» **Written exercise**: Can the data below be set down again exactly, line for line?

» **Data segment**:
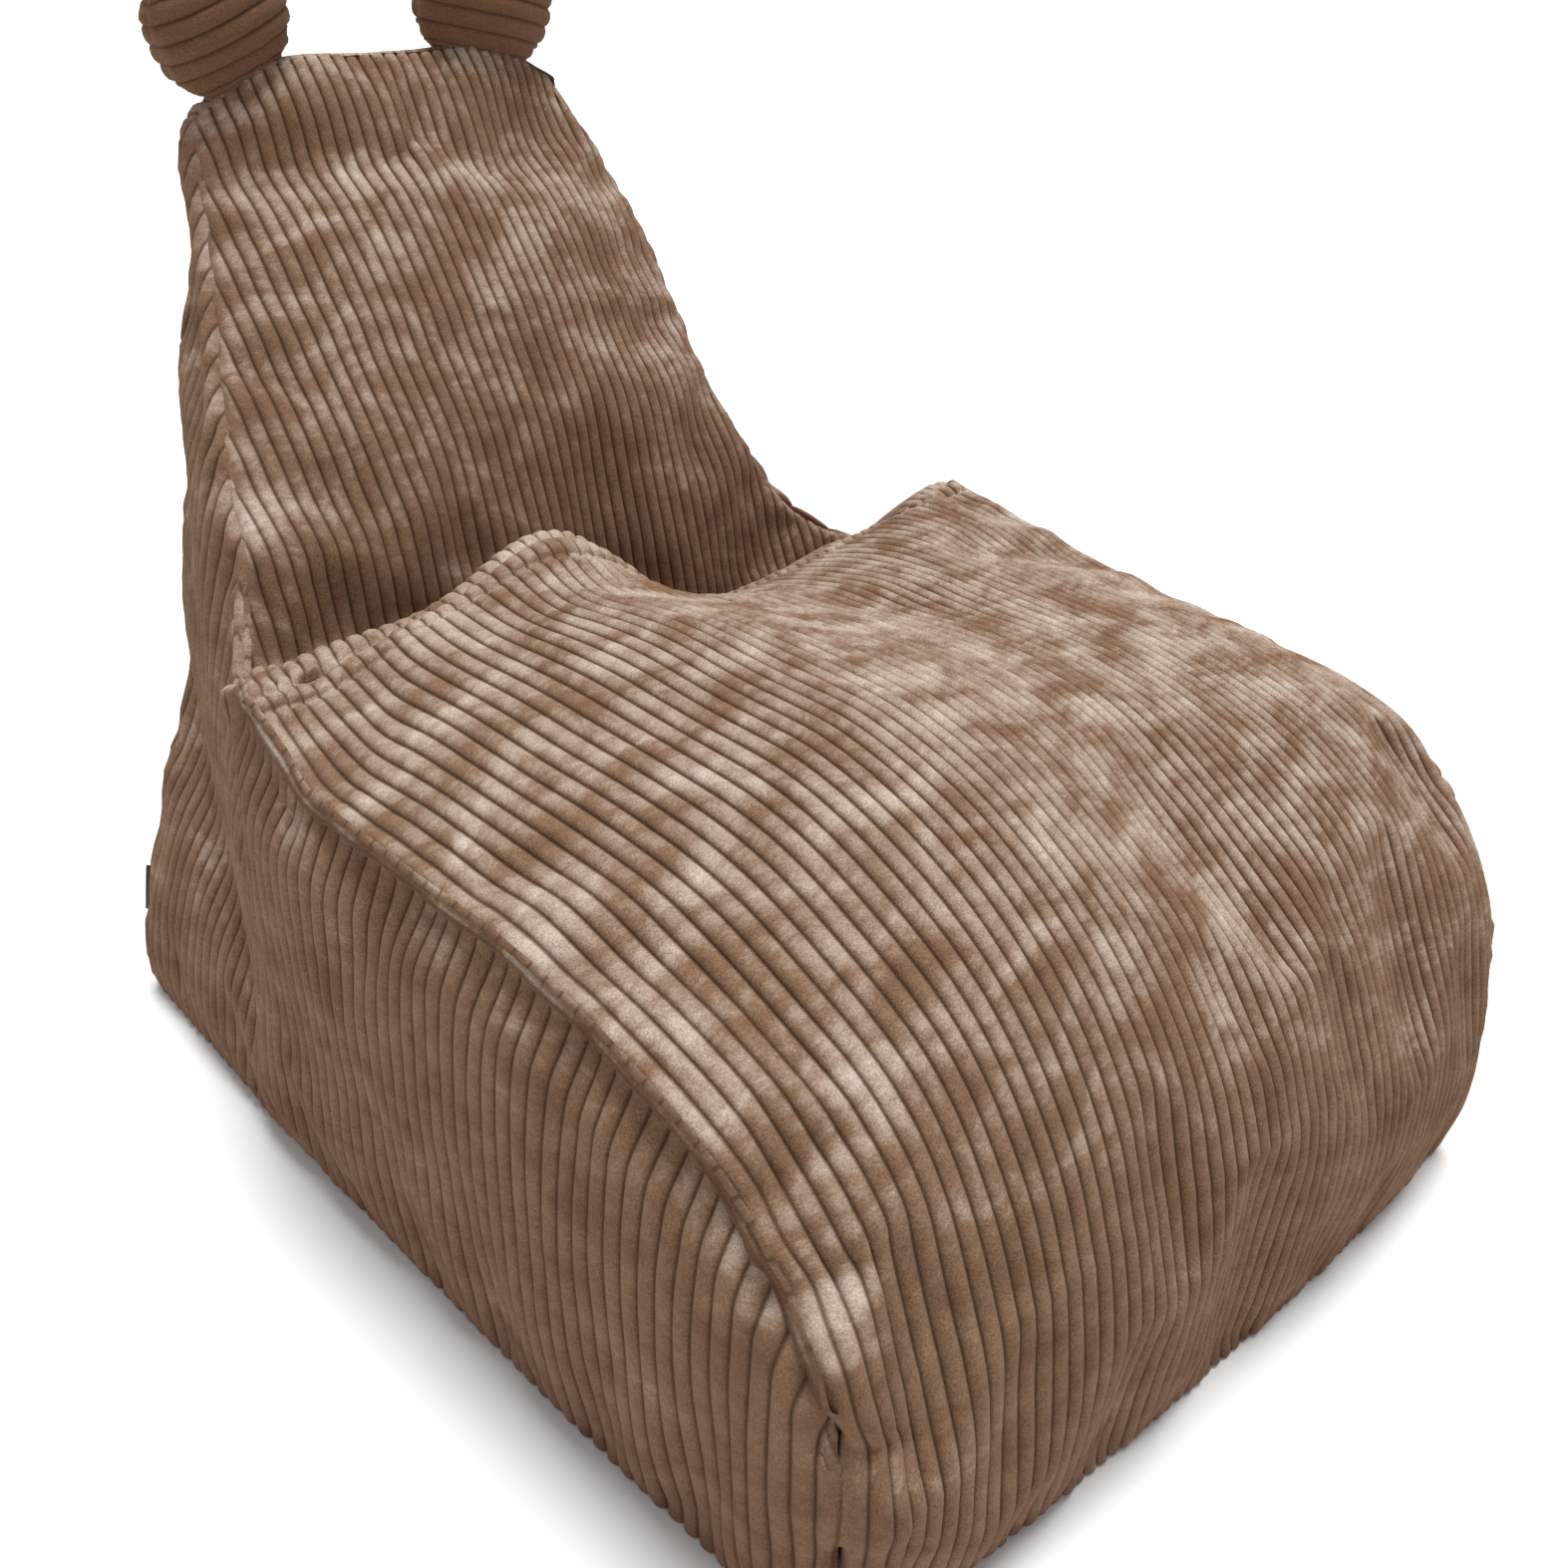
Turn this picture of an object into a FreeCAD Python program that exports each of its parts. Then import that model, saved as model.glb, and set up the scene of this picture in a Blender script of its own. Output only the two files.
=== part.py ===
# Child's bean bag lounger with two round ears: corduroy cover, inner liner, bead fill, ears, zips, label.
# Millimetres. +Z up, +X to the right seen from the front, the seat's front faces -Y.
# The origin is on the floor, under the middle of the whole object's box.
import FreeCAD, Part
import math
import os
import Sketcher
from FreeCAD import Placement, Rotation, Vector

os.makedirs("parts", exist_ok=True)
doc = FreeCAD.newDocument("BeanBagLounger")

# ---- driving dimensions -------------------------------------------------------------------------
driving = [
    # the bag's side outline, as (y, z) of its corners
    ("frontFoot", 389, "base's front edge ahead of the origin"),
    ("rearFoot", 303, "base's rear edge behind the origin"),
    ("frontReach", 397, "front face at the top, before it is rounded"),
    ("frontHeight", 262, "seat top's height at the front"),
    ("frontRound", 88, "radius of the roll from the seat top to the front"),
    ("ridgeBack", 107, "seat's rear edge behind the origin"),
    ("ridgeHeight", 318, "seat's rear edge above the floor"),
    ("creaseBack", 153, "crease between seat and backrest"),
    ("creaseHeight", 285, "the crease's height"),
    ("topFront", 357, "backrest's top edge, front side"),
    ("topRear", 381, "backrest's top edge, rear side"),
    ("topHeight", 578, "backrest's top edge above the floor"),
    # the bag seen from above, at three heights
    ("seatHalf", 282, "half width of the seat"),
    ("taperStart", 55, "where the sides start to draw in"),
    ("tailReach", 20, "how far the plan sections run past the rear face"),
    ("tailHalfFloor", 278, "half width of the tail at the floor"),
    ("tailHalfSeat", 191, "half width of the tail at seat level"),
    ("tailHalfTop", 138, "half width of the tail at the top"),
    ("topSection", 600, "height of the top plan section"),
    ("topSectionFront", 370, "front of the top plan section"),
    # layers
    ("cover", 3, "corduroy with its backing"),
    ("liner", 1, "woven liner"),
    # ears
    ("earOut", 97, "ear's centre from the middle"),
    ("earRadius", 56, "ear's radius"),
    ("earHalfThick", 26, "half thickness of the stuffed ear"),
    ("earLift", 23, "ear's centre above its hinge line"),
    ("earRoot", 12, "radius of the ear's gathered root"),
    ("earRootHalf", 40, "half length of the gathered root"),
    ("earGap", 1.5, "room between the root and the backrest's top edge"),
    # cover zip, across the rear panel
    ("zipHeight", 55, "cover zip above the floor"),
    ("zipHalf", 195, "half length of the cover zip"),
    ("zipSlot", 6.5, "half height of the slot between the rear panels"),
    ("zipSink", 1.6, "back of the cover zip's tapes, in from the panel's face"),
    ("tapeSpare", 4, "tape past each end of the coil"),
    ("stopLong", 3, "length of a zip's end stop"),
    ("tapeThick", 0.7, "zip tape"),
    ("coilHalf", 2.4, "half width of the closed coil"),
    ("coilThick", 1.9, "coil above the tape"),
    ("sliderHalf", 5, "half width of a slider"),
    ("sliderLong", 13, "length of a slider"),
    ("plateThick", 1.2, "slider's top plate"),
    ("runGap", 0.35, "running gap round the sliders and pins"),
    ("pullLong", 22, "length of the pull tab"),
    ("pullHalf", 3.1, "half width of the pull tab"),
    ("pullThick", 1.4, "thickness of the pull tab"),
    ("pullRim", 1.6, "metal round the pull tab's hole"),
    ("barRadius", 0.9, "slider's bar"),
    ("barLift", 2.7, "the bar's centre above the slider's plate"),
    ("lugThick", 1, "each lug that holds the bar"),
    ("lugHalf", 1.4, "half length of a lug along the zip's height"),
    ("lugSink", 0.4, "how far a lug goes into the plate"),
    # liner zip, in a recess of the liner's rear
    ("linerZipHeight", 420, "liner zip above the floor"),
    ("linerZipHalf", 110, "half length of the liner zip"),
    ("recessDeep", 7, "depth of the liner zip's recess"),
    ("recessHalf", 9, "half height of the recess"),
    # label in the rear left seam
    ("labelTall", 33, "label along the seam"),
    ("labelReach", 12, "label out of the seam"),
    ("labelThick", 1.2, "two layers of woven tape"),
    ("labelHeight", 70, "label's middle above the floor"),
    ("labelStart", 0.8, "where the label starts, out from the seam"),
    ("wallSpare", 30, "how far cutting blocks run past the bag"),
]
sheet = doc.addObject("Spreadsheet::Sheet", "Sizes")
for row, (alias, value, meaning) in enumerate(driving, start=1):
    sheet.set(f"A{row}", meaning)
    sheet.set(f"B{row}", str(value))
    sheet.setAlias(f"B{row}", alias)
doc.recompute()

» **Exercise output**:
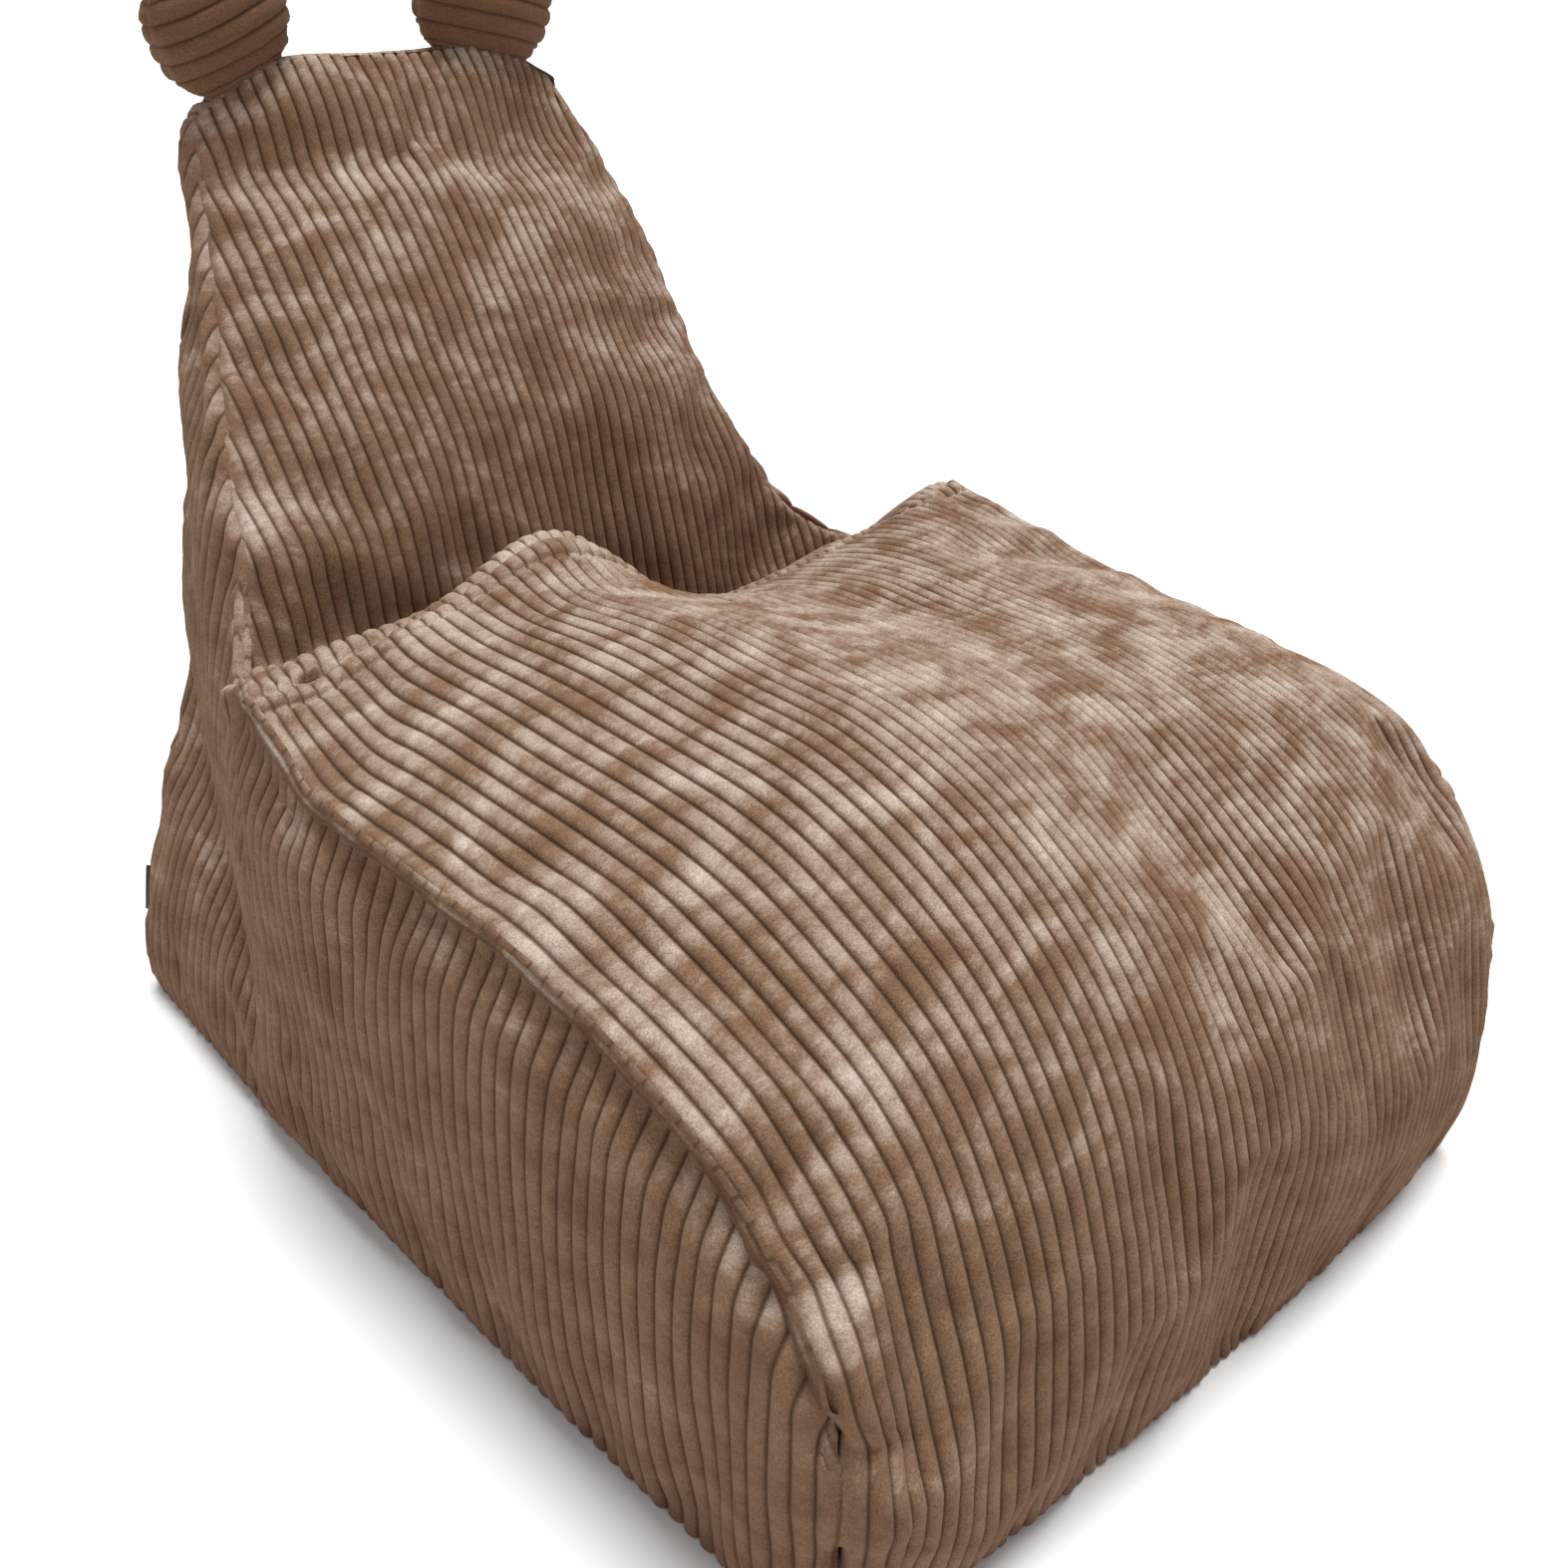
Turn this picture of an object into a FreeCAD Python program that exports each of its parts. Then import that model, saved as model.glb, and set up the scene of this picture in a Blender script of its own. Output only the two files.
=== part.py ===
# Child's bean bag lounger with two round ears: corduroy cover, inner liner, bead fill, ears, zips, label.
# Millimetres. +Z up, +X to the right seen from the front, the seat's front faces -Y.
# The origin is on the floor, under the middle of the whole object's box.
import FreeCAD, Part
import math
import os
import Sketcher
from FreeCAD import Placement, Rotation, Vector

os.makedirs("parts", exist_ok=True)
doc = FreeCAD.newDocument("BeanBagLounger")

# ---- driving dimensions -------------------------------------------------------------------------
driving = [
    # the bag's side outline, as (y, z) of its corners
    ("frontFoot", 389, "base's front edge ahead of the origin"),
    ("rearFoot", 303, "base's rear edge behind the origin"),
    ("frontReach", 397, "front face at the top, before it is rounded"),
    ("frontHeight", 262, "seat top's height at the front"),
    ("frontRound", 88, "radius of the roll from the seat top to the front"),
    ("ridgeBack", 107, "seat's rear edge behind the origin"),
    ("ridgeHeight", 318, "seat's rear edge above the floor"),
    ("creaseBack", 153, "crease between seat and backrest"),
    ("creaseHeight", 285, "the crease's height"),
    ("topFront", 357, "backrest's top edge, front side"),
    ("topRear", 381, "backrest's top edge, rear side"),
    ("topHeight", 578, "backrest's top edge above the floor"),
    # the bag seen from above, at three heights
    ("seatHalf", 282, "half width of the seat"),
    ("taperStart", 55, "where the sides start to draw in"),
    ("tailReach", 20, "how far the plan sections run past the rear face"),
    ("tailHalfFloor", 278, "half width of the tail at the floor"),
    ("tailHalfSeat", 191, "half width of the tail at seat level"),
    ("tailHalfTop", 138, "half width of the tail at the top"),
    ("topSection", 600, "height of the top plan section"),
    ("topSectionFront", 370, "front of the top plan section"),
    # layers
    ("cover", 3, "corduroy with its backing"),
    ("liner", 1, "woven liner"),
    # ears
    ("earOut", 97, "ear's centre from the middle"),
    ("earRadius", 56, "ear's radius"),
    ("earHalfThick", 26, "half thickness of the stuffed ear"),
    ("earLift", 23, "ear's centre above its hinge line"),
    ("earRoot", 12, "radius of the ear's gathered root"),
    ("earRootHalf", 40, "half length of the gathered root"),
    ("earGap", 1.5, "room between the root and the backrest's top edge"),
    # cover zip, across the rear panel
    ("zipHeight", 55, "cover zip above the floor"),
    ("zipHalf", 195, "half length of the cover zip"),
    ("zipSlot", 6.5, "half height of the slot between the rear panels"),
    ("zipSink", 1.6, "back of the cover zip's tapes, in from the panel's face"),
    ("tapeSpare", 4, "tape past each end of the coil"),
    ("stopLong", 3, "length of a zip's end stop"),
    ("tapeThick", 0.7, "zip tape"),
    ("coilHalf", 2.4, "half width of the closed coil"),
    ("coilThick", 1.9, "coil above the tape"),
    ("sliderHalf", 5, "half width of a slider"),
    ("sliderLong", 13, "length of a slider"),
    ("plateThick", 1.2, "slider's top plate"),
    ("runGap", 0.35, "running gap round the sliders and pins"),
    ("pullLong", 22, "length of the pull tab"),
    ("pullHalf", 3.1, "half width of the pull tab"),
    ("pullThick", 1.4, "thickness of the pull tab"),
    ("pullRim", 1.6, "metal round the pull tab's hole"),
    ("barRadius", 0.9, "slider's bar"),
    ("barLift", 2.7, "the bar's centre above the slider's plate"),
    ("lugThick", 1, "each lug that holds the bar"),
    ("lugHalf", 1.4, "half length of a lug along the zip's height"),
    ("lugSink", 0.4, "how far a lug goes into the plate"),
    # liner zip, in a recess of the liner's rear
    ("linerZipHeight", 420, "liner zip above the floor"),
    ("linerZipHalf", 110, "half length of the liner zip"),
    ("recessDeep", 7, "depth of the liner zip's recess"),
    ("recessHalf", 9, "half height of the recess"),
    # label in the rear left seam
    ("labelTall", 33, "label along the seam"),
    ("labelReach", 12, "label out of the seam"),
    ("labelThick", 1.2, "two layers of woven tape"),
    ("labelHeight", 70, "label's middle above the floor"),
    ("labelStart", 0.8, "where the label starts, out from the seam"),
    ("wallSpare", 30, "how far cutting blocks run past the bag"),
]
sheet = doc.addObject("Spreadsheet::Sheet", "Sizes")
for row, (alias, value, meaning) in enumerate(driving, start=1):
    sheet.set(f"A{row}", meaning)
    sheet.set(f"B{row}", str(value))
    sheet.setAlias(f"B{row}", alias)
doc.recompute()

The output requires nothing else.